• _Objective_
What is needed here is an exact copy of every entry.

• _Dataset entries_
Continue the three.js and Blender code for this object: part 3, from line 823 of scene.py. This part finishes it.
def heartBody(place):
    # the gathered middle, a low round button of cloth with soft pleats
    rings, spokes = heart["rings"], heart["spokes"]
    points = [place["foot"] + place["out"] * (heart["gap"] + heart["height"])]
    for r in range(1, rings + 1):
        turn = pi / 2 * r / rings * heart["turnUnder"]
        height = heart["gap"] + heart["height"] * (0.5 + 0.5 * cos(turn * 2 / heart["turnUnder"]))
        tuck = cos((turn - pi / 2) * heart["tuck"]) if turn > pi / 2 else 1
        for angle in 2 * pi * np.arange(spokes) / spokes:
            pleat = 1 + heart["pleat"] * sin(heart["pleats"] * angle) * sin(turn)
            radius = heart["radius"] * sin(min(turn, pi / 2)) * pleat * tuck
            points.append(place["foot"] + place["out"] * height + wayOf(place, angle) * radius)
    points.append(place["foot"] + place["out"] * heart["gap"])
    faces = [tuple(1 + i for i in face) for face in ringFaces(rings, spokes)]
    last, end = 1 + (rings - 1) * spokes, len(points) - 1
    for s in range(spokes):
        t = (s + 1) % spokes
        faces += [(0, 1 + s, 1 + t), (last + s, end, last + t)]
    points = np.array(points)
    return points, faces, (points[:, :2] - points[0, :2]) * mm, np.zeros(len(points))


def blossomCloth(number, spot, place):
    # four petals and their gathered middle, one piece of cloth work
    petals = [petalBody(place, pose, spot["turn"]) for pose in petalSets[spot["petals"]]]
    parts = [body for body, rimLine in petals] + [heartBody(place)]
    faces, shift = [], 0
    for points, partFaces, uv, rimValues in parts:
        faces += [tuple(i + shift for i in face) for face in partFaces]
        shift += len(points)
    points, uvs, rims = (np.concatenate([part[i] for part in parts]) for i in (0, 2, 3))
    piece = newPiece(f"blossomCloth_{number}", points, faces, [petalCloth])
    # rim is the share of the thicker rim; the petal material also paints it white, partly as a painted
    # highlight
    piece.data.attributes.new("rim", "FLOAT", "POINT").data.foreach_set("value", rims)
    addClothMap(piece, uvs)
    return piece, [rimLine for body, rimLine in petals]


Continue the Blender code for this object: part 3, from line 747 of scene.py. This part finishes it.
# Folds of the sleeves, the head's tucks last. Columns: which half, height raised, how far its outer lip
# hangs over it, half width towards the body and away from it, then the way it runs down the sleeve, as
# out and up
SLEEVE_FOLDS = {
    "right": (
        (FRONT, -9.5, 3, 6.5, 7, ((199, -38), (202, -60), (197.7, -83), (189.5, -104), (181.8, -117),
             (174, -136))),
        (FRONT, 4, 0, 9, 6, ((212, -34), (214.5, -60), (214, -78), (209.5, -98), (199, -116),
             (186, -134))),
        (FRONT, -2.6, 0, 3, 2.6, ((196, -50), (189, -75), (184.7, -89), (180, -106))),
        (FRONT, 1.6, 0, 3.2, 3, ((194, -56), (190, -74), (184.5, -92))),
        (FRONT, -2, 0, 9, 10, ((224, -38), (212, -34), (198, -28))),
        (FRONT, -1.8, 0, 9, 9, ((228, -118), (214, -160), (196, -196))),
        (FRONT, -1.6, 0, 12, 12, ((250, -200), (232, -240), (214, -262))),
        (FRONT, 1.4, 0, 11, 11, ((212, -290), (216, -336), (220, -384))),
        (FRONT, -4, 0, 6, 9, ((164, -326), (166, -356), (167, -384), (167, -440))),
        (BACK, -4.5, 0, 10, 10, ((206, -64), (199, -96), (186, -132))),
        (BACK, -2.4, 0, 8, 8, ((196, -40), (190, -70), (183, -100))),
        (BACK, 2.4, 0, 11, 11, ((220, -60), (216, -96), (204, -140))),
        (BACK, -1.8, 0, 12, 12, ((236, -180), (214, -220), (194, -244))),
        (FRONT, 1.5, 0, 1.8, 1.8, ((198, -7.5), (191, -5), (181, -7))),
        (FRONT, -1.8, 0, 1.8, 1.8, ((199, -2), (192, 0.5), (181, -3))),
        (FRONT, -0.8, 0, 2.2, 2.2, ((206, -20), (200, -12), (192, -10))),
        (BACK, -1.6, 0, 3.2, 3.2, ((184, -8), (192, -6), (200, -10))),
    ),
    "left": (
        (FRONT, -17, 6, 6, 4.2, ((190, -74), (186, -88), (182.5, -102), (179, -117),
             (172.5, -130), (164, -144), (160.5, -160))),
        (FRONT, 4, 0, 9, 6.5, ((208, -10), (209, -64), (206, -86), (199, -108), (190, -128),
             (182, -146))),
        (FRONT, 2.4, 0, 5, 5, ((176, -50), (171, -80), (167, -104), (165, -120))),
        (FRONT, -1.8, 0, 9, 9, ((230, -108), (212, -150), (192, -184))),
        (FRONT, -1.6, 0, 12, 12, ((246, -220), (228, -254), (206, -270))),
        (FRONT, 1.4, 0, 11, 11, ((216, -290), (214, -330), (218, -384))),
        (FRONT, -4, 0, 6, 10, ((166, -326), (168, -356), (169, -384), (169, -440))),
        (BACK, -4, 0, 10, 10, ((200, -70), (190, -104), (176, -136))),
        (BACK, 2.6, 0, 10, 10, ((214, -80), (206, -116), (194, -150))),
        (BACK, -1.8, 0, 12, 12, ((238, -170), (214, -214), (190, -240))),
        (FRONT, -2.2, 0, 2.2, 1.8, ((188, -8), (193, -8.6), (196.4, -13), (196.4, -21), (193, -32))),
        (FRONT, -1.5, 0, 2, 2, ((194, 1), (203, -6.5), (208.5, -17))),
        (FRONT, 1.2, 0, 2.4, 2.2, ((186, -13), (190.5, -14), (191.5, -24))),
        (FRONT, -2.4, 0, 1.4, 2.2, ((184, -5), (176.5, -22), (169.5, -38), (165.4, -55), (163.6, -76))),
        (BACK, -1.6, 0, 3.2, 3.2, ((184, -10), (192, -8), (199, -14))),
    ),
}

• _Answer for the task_
Continue the three.js and Blender code for this object: part 3, from line 823 of scene.py. This part finishes it.
def heartBody(place):
    # the gathered middle, a low round button of cloth with soft pleats
    rings, spokes = heart["rings"], heart["spokes"]
    points = [place["foot"] + place["out"] * (heart["gap"] + heart["height"])]
    for r in range(1, rings + 1):
        turn = pi / 2 * r / rings * heart["turnUnder"]
        height = heart["gap"] + heart["height"] * (0.5 + 0.5 * cos(turn * 2 / heart["turnUnder"]))
        tuck = cos((turn - pi / 2) * heart["tuck"]) if turn > pi / 2 else 1
        for angle in 2 * pi * np.arange(spokes) / spokes:
            pleat = 1 + heart["pleat"] * sin(heart["pleats"] * angle) * sin(turn)
            radius = heart["radius"] * sin(min(turn, pi / 2)) * pleat * tuck
            points.append(place["foot"] + place["out"] * height + wayOf(place, angle) * radius)
    points.append(place["foot"] + place["out"] * heart["gap"])
    faces = [tuple(1 + i for i in face) for face in ringFaces(rings, spokes)]
    last, end = 1 + (rings - 1) * spokes, len(points) - 1
    for s in range(spokes):
        t = (s + 1) % spokes
        faces += [(0, 1 + s, 1 + t), (last + s, end, last + t)]
    points = np.array(points)
    return points, faces, (points[:, :2] - points[0, :2]) * mm, np.zeros(len(points))


def blossomCloth(number, spot, place):
    # four petals and their gathered middle, one piece of cloth work
    petals = [petalBody(place, pose, spot["turn"]) for pose in petalSets[spot["petals"]]]
    parts = [body for body, rimLine in petals] + [heartBody(place)]
    faces, shift = [], 0
    for points, partFaces, uv, rimValues in parts:
        faces += [tuple(i + shift for i in face) for face in partFaces]
        shift += len(points)
    points, uvs, rims = (np.concatenate([part[i] for part in parts]) for i in (0, 2, 3))
    piece = newPiece(f"blossomCloth_{number}", points, faces, [petalCloth])
    # rim is the share of the thicker rim; the petal material also paints it white, partly as a painted
    # highlight
    piece.data.attributes.new("rim", "FLOAT", "POINT").data.foreach_set("value", rims)
    addClothMap(piece, uvs)
    return piece, [rimLine for body, rimLine in petals]


Continue the Blender code for this object: part 3, from line 747 of scene.py. This part finishes it.
# Folds of the sleeves, the head's tucks last. Columns: which half, height raised, how far its outer lip
# hangs over it, half width towards the body and away from it, then the way it runs down the sleeve, as
# out and up
SLEEVE_FOLDS = {
    "right": (
        (FRONT, -9.5, 3, 6.5, 7, ((199, -38), (202, -60), (197.7, -83), (189.5, -104), (181.8, -117),
             (174, -136))),
        (FRONT, 4, 0, 9, 6, ((212, -34), (214.5, -60), (214, -78), (209.5, -98), (199, -116),
             (186, -134))),
        (FRONT, -2.6, 0, 3, 2.6, ((196, -50), (189, -75), (184.7, -89), (180, -106))),
        (FRONT, 1.6, 0, 3.2, 3, ((194, -56), (190, -74), (184.5, -92))),
        (FRONT, -2, 0, 9, 10, ((224, -38), (212, -34), (198, -28))),
        (FRONT, -1.8, 0, 9, 9, ((228, -118), (214, -160), (196, -196))),
        (FRONT, -1.6, 0, 12, 12, ((250, -200), (232, -240), (214, -262))),
        (FRONT, 1.4, 0, 11, 11, ((212, -290), (216, -336), (220, -384))),
        (FRONT, -4, 0, 6, 9, ((164, -326), (166, -356), (167, -384), (167, -440))),
        (BACK, -4.5, 0, 10, 10, ((206, -64), (199, -96), (186, -132))),
        (BACK, -2.4, 0, 8, 8, ((196, -40), (190, -70), (183, -100))),
        (BACK, 2.4, 0, 11, 11, ((220, -60), (216, -96), (204, -140))),
        (BACK, -1.8, 0, 12, 12, ((236, -180), (214, -220), (194, -244))),
        (FRONT, 1.5, 0, 1.8, 1.8, ((198, -7.5), (191, -5), (181, -7))),
        (FRONT, -1.8, 0, 1.8, 1.8, ((199, -2), (192, 0.5), (181, -3))),
        (FRONT, -0.8, 0, 2.2, 2.2, ((206, -20), (200, -12), (192, -10))),
        (BACK, -1.6, 0, 3.2, 3.2, ((184, -8), (192, -6), (200, -10))),
    ),
    "left": (
        (FRONT, -17, 6, 6, 4.2, ((190, -74), (186, -88), (182.5, -102), (179, -117),
             (172.5, -130), (164, -144), (160.5, -160))),
        (FRONT, 4, 0, 9, 6.5, ((208, -10), (209, -64), (206, -86), (199, -108), (190, -128),
             (182, -146))),
        (FRONT, 2.4, 0, 5, 5, ((176, -50), (171, -80), (167, -104), (165, -120))),
        (FRONT, -1.8, 0, 9, 9, ((230, -108), (212, -150), (192, -184))),
        (FRONT, -1.6, 0, 12, 12, ((246, -220), (228, -254), (206, -270))),
        (FRONT, 1.4, 0, 11, 11, ((216, -290), (214, -330), (218, -384))),
        (FRONT, -4, 0, 6, 10, ((166, -326), (168, -356), (169, -384), (169, -440))),
        (BACK, -4, 0, 10, 10, ((200, -70), (190, -104), (176, -136))),
        (BACK, 2.6, 0, 10, 10, ((214, -80), (206, -116), (194, -150))),
        (BACK, -1.8, 0, 12, 12, ((238, -170), (214, -214), (190, -240))),
        (FRONT, -2.2, 0, 2.2, 1.8, ((188, -8), (193, -8.6), (196.4, -13), (196.4, -21), (193, -32))),
        (FRONT, -1.5, 0, 2, 2, ((194, 1), (203, -6.5), (208.5, -17))),
        (FRONT, 1.2, 0, 2.4, 2.2, ((186, -13), (190.5, -14), (191.5, -24))),
        (FRONT, -2.4, 0, 1.4, 2.2, ((184, -5), (176.5, -22), (169.5, -38), (165.4, -55), (163.6, -76))),
        (BACK, -1.6, 0, 3.2, 3.2, ((184, -10), (192, -8), (199, -14))),
    ),
}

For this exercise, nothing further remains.